** Begin Information provided **

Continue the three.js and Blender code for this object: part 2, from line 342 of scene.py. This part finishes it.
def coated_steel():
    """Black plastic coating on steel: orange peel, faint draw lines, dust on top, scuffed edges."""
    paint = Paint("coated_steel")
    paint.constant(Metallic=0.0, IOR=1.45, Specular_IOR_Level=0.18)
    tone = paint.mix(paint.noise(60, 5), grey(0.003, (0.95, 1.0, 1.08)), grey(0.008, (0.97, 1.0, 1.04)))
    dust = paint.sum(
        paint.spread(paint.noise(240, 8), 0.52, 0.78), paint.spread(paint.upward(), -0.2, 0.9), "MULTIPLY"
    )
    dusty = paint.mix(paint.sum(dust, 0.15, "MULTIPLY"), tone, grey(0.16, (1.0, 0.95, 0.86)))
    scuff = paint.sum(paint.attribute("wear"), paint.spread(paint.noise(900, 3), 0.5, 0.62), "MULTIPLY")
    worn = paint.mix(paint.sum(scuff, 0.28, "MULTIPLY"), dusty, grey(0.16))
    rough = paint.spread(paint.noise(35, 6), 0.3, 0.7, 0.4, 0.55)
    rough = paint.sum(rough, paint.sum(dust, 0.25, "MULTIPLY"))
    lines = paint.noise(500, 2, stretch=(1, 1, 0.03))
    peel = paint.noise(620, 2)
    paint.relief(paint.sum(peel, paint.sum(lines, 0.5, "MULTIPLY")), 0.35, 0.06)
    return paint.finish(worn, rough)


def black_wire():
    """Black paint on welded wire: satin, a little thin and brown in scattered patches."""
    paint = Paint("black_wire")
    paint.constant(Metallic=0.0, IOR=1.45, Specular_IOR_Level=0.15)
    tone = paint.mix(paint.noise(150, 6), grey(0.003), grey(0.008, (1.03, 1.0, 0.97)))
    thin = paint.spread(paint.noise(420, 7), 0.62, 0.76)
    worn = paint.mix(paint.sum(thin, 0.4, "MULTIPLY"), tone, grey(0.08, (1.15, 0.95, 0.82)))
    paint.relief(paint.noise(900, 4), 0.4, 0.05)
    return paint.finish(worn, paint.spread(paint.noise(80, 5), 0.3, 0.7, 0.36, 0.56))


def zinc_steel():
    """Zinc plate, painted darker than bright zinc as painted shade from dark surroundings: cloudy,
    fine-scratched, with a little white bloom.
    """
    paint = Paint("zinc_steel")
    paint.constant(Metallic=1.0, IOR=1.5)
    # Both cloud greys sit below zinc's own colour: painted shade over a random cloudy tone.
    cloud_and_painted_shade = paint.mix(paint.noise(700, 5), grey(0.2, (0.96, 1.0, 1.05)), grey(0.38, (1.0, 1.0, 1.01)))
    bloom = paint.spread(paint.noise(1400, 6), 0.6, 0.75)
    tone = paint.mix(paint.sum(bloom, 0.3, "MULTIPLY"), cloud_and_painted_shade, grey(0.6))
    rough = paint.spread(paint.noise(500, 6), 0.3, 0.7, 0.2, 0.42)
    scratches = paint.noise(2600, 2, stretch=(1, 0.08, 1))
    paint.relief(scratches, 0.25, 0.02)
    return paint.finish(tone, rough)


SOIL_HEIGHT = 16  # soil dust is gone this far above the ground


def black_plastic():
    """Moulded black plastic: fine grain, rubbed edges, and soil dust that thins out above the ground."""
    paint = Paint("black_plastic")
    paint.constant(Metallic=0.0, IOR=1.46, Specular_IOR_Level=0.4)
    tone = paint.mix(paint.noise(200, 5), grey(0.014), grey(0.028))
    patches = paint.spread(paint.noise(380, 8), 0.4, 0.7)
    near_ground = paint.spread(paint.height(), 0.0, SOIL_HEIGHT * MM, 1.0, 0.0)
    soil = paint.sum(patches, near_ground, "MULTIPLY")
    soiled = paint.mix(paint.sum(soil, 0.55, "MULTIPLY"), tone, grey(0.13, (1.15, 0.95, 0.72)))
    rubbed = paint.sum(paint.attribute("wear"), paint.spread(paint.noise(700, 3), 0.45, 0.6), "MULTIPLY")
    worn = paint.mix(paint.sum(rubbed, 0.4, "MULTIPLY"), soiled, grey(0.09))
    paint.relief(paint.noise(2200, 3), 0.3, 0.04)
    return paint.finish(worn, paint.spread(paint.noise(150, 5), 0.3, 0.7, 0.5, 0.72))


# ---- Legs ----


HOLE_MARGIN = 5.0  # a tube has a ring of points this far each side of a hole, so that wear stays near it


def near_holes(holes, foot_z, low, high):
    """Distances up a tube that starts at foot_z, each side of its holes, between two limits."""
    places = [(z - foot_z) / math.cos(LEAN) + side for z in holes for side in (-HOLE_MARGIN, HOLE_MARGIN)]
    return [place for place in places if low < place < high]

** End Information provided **

Task statement — Using the listing above, retype each line exactly.

Result for this task —
Continue the three.js and Blender code for this object: part 2, from line 342 of scene.py. This part finishes it.
def coated_steel():
    """Black plastic coating on steel: orange peel, faint draw lines, dust on top, scuffed edges."""
    paint = Paint("coated_steel")
    paint.constant(Metallic=0.0, IOR=1.45, Specular_IOR_Level=0.18)
    tone = paint.mix(paint.noise(60, 5), grey(0.003, (0.95, 1.0, 1.08)), grey(0.008, (0.97, 1.0, 1.04)))
    dust = paint.sum(
        paint.spread(paint.noise(240, 8), 0.52, 0.78), paint.spread(paint.upward(), -0.2, 0.9), "MULTIPLY"
    )
    dusty = paint.mix(paint.sum(dust, 0.15, "MULTIPLY"), tone, grey(0.16, (1.0, 0.95, 0.86)))
    scuff = paint.sum(paint.attribute("wear"), paint.spread(paint.noise(900, 3), 0.5, 0.62), "MULTIPLY")
    worn = paint.mix(paint.sum(scuff, 0.28, "MULTIPLY"), dusty, grey(0.16))
    rough = paint.spread(paint.noise(35, 6), 0.3, 0.7, 0.4, 0.55)
    rough = paint.sum(rough, paint.sum(dust, 0.25, "MULTIPLY"))
    lines = paint.noise(500, 2, stretch=(1, 1, 0.03))
    peel = paint.noise(620, 2)
    paint.relief(paint.sum(peel, paint.sum(lines, 0.5, "MULTIPLY")), 0.35, 0.06)
    return paint.finish(worn, rough)


def black_wire():
    """Black paint on welded wire: satin, a little thin and brown in scattered patches."""
    paint = Paint("black_wire")
    paint.constant(Metallic=0.0, IOR=1.45, Specular_IOR_Level=0.15)
    tone = paint.mix(paint.noise(150, 6), grey(0.003), grey(0.008, (1.03, 1.0, 0.97)))
    thin = paint.spread(paint.noise(420, 7), 0.62, 0.76)
    worn = paint.mix(paint.sum(thin, 0.4, "MULTIPLY"), tone, grey(0.08, (1.15, 0.95, 0.82)))
    paint.relief(paint.noise(900, 4), 0.4, 0.05)
    return paint.finish(worn, paint.spread(paint.noise(80, 5), 0.3, 0.7, 0.36, 0.56))


def zinc_steel():
    """Zinc plate, painted darker than bright zinc as painted shade from dark surroundings: cloudy,
    fine-scratched, with a little white bloom.
    """
    paint = Paint("zinc_steel")
    paint.constant(Metallic=1.0, IOR=1.5)
    # Both cloud greys sit below zinc's own colour: painted shade over a random cloudy tone.
    cloud_and_painted_shade = paint.mix(paint.noise(700, 5), grey(0.2, (0.96, 1.0, 1.05)), grey(0.38, (1.0, 1.0, 1.01)))
    bloom = paint.spread(paint.noise(1400, 6), 0.6, 0.75)
    tone = paint.mix(paint.sum(bloom, 0.3, "MULTIPLY"), cloud_and_painted_shade, grey(0.6))
    rough = paint.spread(paint.noise(500, 6), 0.3, 0.7, 0.2, 0.42)
    scratches = paint.noise(2600, 2, stretch=(1, 0.08, 1))
    paint.relief(scratches, 0.25, 0.02)
    return paint.finish(tone, rough)


SOIL_HEIGHT = 16  # soil dust is gone this far above the ground


def black_plastic():
    """Moulded black plastic: fine grain, rubbed edges, and soil dust that thins out above the ground."""
    paint = Paint("black_plastic")
    paint.constant(Metallic=0.0, IOR=1.46, Specular_IOR_Level=0.4)
    tone = paint.mix(paint.noise(200, 5), grey(0.014), grey(0.028))
    patches = paint.spread(paint.noise(380, 8), 0.4, 0.7)
    near_ground = paint.spread(paint.height(), 0.0, SOIL_HEIGHT * MM, 1.0, 0.0)
    soil = paint.sum(patches, near_ground, "MULTIPLY")
    soiled = paint.mix(paint.sum(soil, 0.55, "MULTIPLY"), tone, grey(0.13, (1.15, 0.95, 0.72)))
    rubbed = paint.sum(paint.attribute("wear"), paint.spread(paint.noise(700, 3), 0.45, 0.6), "MULTIPLY")
    worn = paint.mix(paint.sum(rubbed, 0.4, "MULTIPLY"), soiled, grey(0.09))
    paint.relief(paint.noise(2200, 3), 0.3, 0.04)
    return paint.finish(worn, paint.spread(paint.noise(150, 5), 0.3, 0.7, 0.5, 0.72))


# ---- Legs ----


HOLE_MARGIN = 5.0  # a tube has a ring of points this far each side of a hole, so that wear stays near it


def near_holes(holes, foot_z, low, high):
    """Distances up a tube that starts at foot_z, each side of its holes, between two limits."""
    places = [(z - foot_z) / math.cos(LEAN) + side for z in holes for side in (-HOLE_MARGIN, HOLE_MARGIN)]
    return [place for place in places if low < place < high]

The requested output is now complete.